>> Begin DATA PROVIDED
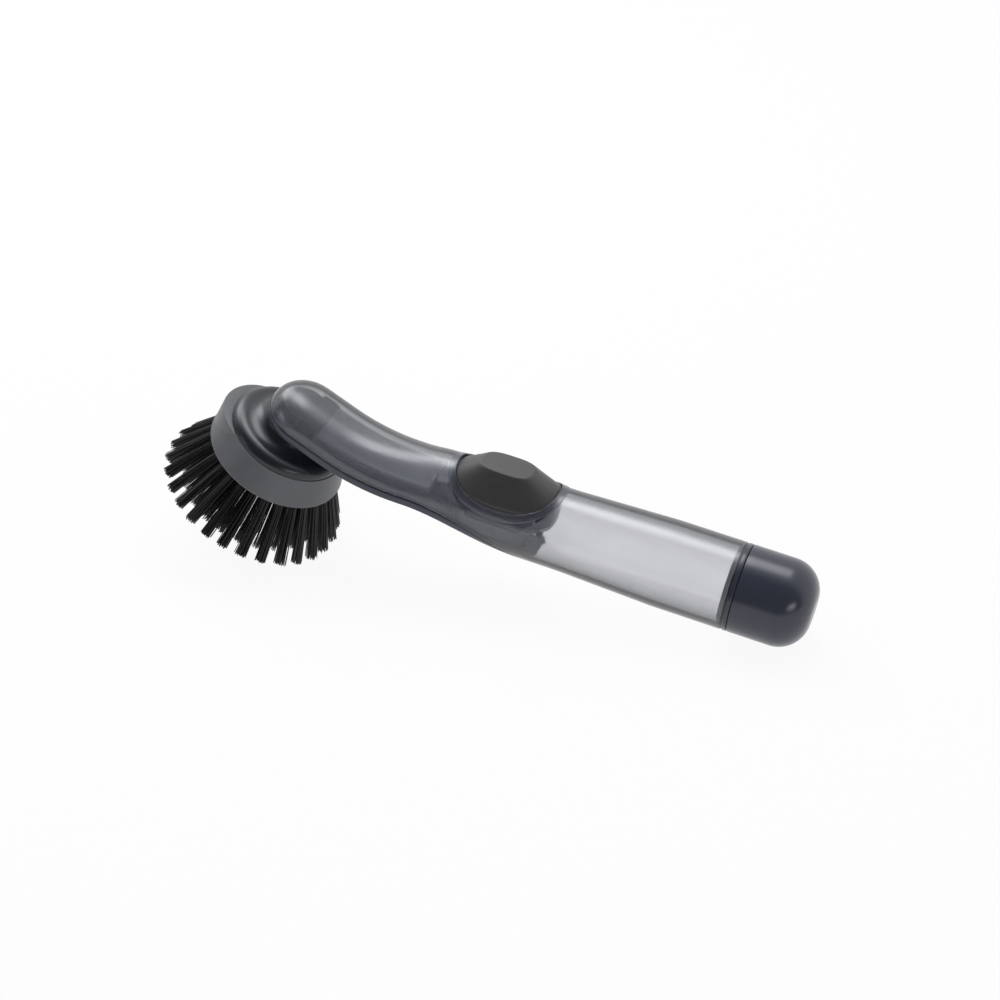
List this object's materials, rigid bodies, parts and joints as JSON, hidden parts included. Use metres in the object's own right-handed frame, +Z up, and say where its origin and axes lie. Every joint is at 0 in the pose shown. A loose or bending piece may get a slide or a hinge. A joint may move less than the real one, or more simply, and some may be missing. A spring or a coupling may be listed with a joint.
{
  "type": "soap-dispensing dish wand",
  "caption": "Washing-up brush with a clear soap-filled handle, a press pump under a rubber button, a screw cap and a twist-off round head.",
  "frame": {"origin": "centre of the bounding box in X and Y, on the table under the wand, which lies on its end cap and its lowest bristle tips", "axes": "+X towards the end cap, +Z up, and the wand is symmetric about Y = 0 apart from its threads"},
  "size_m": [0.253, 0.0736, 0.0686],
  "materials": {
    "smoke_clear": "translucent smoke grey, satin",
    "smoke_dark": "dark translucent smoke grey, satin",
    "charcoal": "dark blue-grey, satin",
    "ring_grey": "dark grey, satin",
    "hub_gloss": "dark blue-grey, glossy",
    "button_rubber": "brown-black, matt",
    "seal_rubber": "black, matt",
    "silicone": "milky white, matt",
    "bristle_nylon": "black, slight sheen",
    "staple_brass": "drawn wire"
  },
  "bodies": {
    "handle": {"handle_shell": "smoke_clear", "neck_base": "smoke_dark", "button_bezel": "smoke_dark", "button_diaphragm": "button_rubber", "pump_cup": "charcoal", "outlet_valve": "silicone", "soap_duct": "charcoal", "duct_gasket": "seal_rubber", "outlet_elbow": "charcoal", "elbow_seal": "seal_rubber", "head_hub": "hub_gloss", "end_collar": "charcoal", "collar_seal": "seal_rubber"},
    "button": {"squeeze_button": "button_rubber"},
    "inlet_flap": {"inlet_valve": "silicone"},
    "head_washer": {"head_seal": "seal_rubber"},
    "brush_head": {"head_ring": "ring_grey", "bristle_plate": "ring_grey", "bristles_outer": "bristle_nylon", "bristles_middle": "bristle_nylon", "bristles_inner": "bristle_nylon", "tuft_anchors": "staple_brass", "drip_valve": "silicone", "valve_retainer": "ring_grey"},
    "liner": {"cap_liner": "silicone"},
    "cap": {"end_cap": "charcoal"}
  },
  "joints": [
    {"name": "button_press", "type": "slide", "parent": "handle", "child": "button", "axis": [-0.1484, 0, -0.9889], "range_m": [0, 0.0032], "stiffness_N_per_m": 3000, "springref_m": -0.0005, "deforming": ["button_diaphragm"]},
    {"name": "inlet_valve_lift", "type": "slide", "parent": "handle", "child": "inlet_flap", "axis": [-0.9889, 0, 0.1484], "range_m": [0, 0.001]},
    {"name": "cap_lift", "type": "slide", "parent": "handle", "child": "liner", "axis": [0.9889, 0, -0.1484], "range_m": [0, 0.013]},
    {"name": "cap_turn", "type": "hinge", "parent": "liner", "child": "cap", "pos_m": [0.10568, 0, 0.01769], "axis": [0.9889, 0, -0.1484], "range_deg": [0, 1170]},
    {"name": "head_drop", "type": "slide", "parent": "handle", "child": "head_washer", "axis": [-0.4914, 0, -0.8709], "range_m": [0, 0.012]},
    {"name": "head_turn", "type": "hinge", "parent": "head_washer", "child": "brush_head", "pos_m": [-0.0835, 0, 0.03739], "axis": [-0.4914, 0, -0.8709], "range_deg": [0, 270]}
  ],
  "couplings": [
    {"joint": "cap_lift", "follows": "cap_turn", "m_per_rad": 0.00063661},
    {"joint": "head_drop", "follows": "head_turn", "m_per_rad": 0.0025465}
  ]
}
>> End DATA PROVIDED
>> Begin DATA PROVIDED
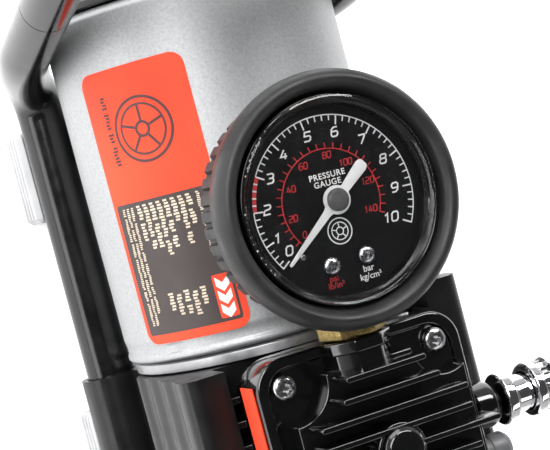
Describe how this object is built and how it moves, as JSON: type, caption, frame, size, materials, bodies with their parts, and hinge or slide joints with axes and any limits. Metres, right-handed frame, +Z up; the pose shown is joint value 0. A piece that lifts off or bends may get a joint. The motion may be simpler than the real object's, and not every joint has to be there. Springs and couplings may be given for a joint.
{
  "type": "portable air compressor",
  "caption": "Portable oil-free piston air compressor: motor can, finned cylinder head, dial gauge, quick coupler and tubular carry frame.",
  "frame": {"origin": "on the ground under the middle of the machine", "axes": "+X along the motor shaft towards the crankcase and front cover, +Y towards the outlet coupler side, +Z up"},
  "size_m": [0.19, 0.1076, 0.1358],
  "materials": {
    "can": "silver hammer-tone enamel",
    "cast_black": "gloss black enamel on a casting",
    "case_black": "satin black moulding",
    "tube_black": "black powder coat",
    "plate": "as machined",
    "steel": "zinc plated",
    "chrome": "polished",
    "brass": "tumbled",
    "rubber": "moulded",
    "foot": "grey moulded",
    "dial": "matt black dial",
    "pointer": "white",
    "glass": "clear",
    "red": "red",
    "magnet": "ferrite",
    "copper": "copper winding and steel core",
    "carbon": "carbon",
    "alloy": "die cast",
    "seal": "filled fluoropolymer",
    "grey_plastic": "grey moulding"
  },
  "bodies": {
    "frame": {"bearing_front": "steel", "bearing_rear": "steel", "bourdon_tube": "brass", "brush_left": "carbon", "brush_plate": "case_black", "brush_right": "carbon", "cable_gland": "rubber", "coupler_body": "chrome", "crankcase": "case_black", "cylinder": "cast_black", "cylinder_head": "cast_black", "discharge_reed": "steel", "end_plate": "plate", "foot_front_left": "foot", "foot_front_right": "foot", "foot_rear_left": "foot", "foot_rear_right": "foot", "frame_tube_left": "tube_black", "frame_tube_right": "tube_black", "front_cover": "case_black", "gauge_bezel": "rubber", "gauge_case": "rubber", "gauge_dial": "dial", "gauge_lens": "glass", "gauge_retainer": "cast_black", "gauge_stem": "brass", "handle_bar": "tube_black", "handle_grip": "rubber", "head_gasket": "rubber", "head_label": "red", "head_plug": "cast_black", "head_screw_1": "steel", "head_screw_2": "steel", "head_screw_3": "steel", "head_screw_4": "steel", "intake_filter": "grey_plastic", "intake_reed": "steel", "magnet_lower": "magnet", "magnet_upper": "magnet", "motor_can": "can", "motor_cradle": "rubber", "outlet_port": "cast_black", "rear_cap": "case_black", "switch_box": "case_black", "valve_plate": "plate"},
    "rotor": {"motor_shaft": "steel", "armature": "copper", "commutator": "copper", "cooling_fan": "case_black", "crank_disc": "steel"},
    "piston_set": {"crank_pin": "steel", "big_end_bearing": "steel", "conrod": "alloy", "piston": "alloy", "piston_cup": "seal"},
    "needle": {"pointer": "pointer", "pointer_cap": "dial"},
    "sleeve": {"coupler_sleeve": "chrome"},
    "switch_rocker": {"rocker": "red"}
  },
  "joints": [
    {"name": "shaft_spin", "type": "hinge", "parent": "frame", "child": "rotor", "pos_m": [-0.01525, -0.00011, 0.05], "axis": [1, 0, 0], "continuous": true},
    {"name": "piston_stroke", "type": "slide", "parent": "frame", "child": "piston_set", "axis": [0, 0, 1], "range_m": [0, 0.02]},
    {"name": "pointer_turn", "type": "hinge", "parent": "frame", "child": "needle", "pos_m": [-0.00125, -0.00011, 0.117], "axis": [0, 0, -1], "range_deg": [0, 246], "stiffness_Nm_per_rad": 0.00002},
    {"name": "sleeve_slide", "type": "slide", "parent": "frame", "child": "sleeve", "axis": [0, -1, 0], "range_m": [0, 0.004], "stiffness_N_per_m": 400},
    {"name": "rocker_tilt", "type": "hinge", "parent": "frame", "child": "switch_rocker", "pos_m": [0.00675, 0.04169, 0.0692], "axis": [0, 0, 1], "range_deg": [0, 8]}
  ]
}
>> End DATA PROVIDED
• DESCRIPTION OF THE TASK: From the records above, how many lines include the word "axes"? Only the number is wanted.

• WRITTEN ANSWER: 4